Modeling code records:
★ ★ ★ ★ ★

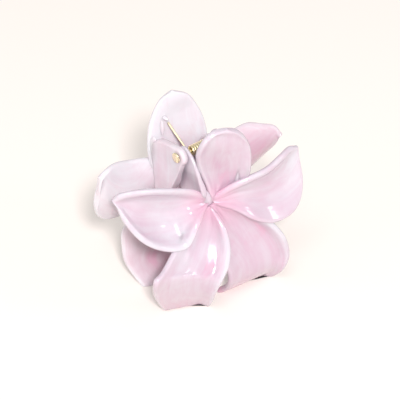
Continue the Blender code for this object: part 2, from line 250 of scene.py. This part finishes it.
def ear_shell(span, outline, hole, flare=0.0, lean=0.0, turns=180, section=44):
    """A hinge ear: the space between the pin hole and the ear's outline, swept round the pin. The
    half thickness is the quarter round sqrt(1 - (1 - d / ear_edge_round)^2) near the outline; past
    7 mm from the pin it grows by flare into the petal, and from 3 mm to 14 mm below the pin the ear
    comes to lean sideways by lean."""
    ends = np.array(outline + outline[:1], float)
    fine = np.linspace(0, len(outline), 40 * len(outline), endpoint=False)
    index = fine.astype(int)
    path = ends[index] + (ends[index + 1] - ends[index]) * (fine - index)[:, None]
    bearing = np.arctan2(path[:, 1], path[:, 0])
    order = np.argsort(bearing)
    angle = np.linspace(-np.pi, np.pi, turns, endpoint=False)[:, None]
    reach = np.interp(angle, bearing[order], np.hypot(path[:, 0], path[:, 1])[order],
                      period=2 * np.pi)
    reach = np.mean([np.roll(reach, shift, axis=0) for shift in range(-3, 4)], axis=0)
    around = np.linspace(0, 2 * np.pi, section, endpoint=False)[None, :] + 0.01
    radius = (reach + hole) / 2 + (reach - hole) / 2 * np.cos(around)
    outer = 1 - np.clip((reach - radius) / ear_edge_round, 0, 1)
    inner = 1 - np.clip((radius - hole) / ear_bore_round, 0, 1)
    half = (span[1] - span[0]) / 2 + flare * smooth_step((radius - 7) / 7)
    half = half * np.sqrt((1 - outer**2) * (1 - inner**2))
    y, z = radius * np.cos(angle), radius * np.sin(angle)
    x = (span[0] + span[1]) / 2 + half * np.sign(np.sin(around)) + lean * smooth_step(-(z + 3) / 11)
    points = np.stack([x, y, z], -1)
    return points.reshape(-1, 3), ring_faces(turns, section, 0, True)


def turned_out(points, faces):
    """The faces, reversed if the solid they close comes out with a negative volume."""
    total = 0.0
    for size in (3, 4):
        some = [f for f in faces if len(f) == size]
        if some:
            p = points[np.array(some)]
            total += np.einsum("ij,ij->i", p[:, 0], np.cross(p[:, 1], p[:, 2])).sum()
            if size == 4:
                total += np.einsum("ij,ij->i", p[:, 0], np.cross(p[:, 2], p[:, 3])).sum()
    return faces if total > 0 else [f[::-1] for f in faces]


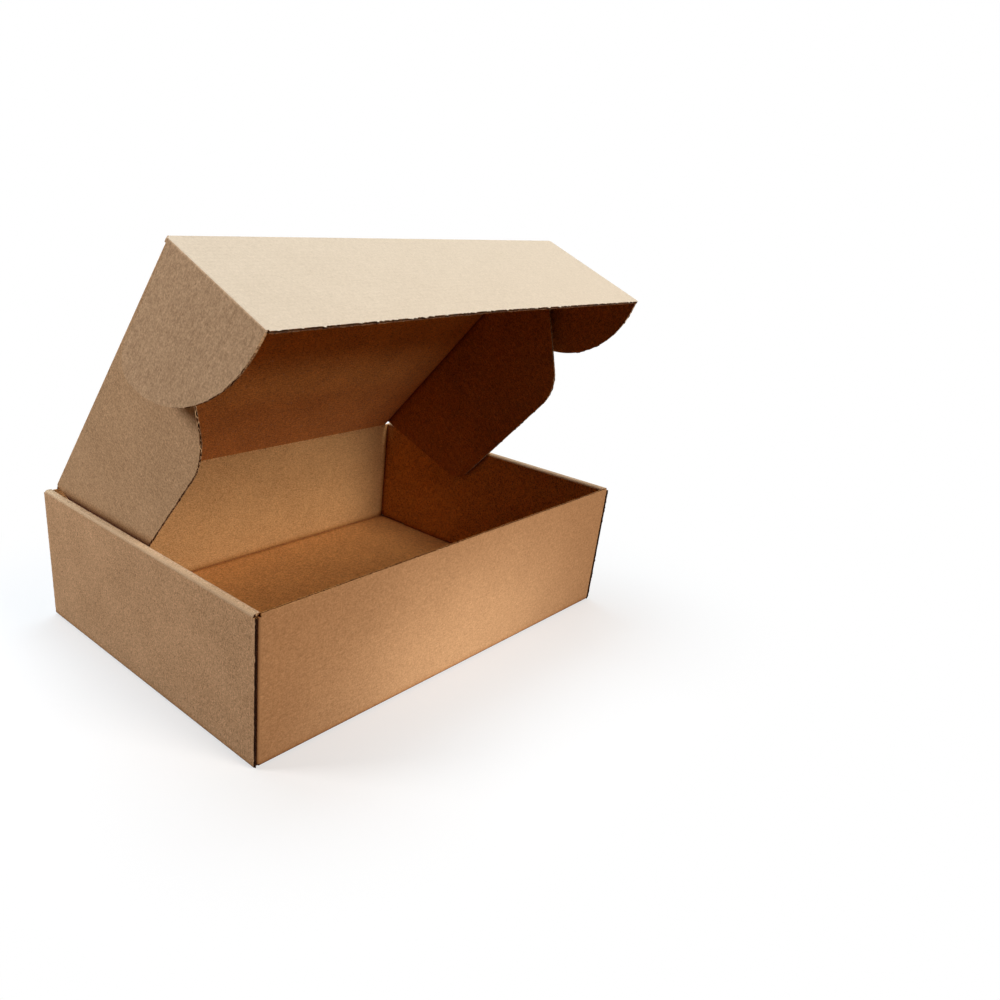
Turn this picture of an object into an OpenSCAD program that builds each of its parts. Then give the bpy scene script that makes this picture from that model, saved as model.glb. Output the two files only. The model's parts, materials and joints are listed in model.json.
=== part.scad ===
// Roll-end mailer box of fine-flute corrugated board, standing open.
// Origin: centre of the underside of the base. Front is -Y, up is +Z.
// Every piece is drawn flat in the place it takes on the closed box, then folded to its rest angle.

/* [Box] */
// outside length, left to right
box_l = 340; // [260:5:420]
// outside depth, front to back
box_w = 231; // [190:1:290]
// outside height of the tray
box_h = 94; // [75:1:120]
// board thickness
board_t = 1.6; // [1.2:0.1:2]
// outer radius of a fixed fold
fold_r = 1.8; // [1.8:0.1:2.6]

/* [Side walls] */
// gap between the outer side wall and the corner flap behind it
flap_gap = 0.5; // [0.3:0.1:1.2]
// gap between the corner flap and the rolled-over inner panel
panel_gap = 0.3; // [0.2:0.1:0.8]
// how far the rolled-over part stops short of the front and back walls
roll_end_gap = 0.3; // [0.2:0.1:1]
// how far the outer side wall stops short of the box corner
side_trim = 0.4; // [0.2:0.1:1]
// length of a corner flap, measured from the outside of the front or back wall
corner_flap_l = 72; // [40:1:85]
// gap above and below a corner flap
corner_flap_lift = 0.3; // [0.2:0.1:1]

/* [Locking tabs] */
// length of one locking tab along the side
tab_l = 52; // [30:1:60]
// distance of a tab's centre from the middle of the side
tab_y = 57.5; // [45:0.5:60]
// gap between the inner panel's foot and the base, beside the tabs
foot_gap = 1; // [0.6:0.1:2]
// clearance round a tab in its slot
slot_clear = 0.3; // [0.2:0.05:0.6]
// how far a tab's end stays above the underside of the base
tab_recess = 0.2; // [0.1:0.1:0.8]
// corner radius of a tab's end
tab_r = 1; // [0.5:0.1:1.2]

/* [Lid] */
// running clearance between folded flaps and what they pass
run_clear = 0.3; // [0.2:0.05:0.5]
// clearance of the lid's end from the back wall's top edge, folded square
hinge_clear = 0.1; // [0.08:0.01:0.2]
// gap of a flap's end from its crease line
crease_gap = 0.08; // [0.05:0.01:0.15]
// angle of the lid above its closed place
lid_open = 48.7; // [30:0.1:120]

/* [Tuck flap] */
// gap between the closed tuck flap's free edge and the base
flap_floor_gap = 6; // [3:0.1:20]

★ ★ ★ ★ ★

YOUR INSTRUCTIONS:
Select all lines with the word "scene" from the entries above.

EXERCISE RESULT:
Continue the Blender code for this object: part 2, from line 250 of scene.py. This part finishes it.
Turn this picture of an object into an OpenSCAD program that builds each of its parts. Then give the bpy scene script that makes this picture from that model, saved as model.glb. Output the two files only. The model's parts, materials and joints are listed in model.json.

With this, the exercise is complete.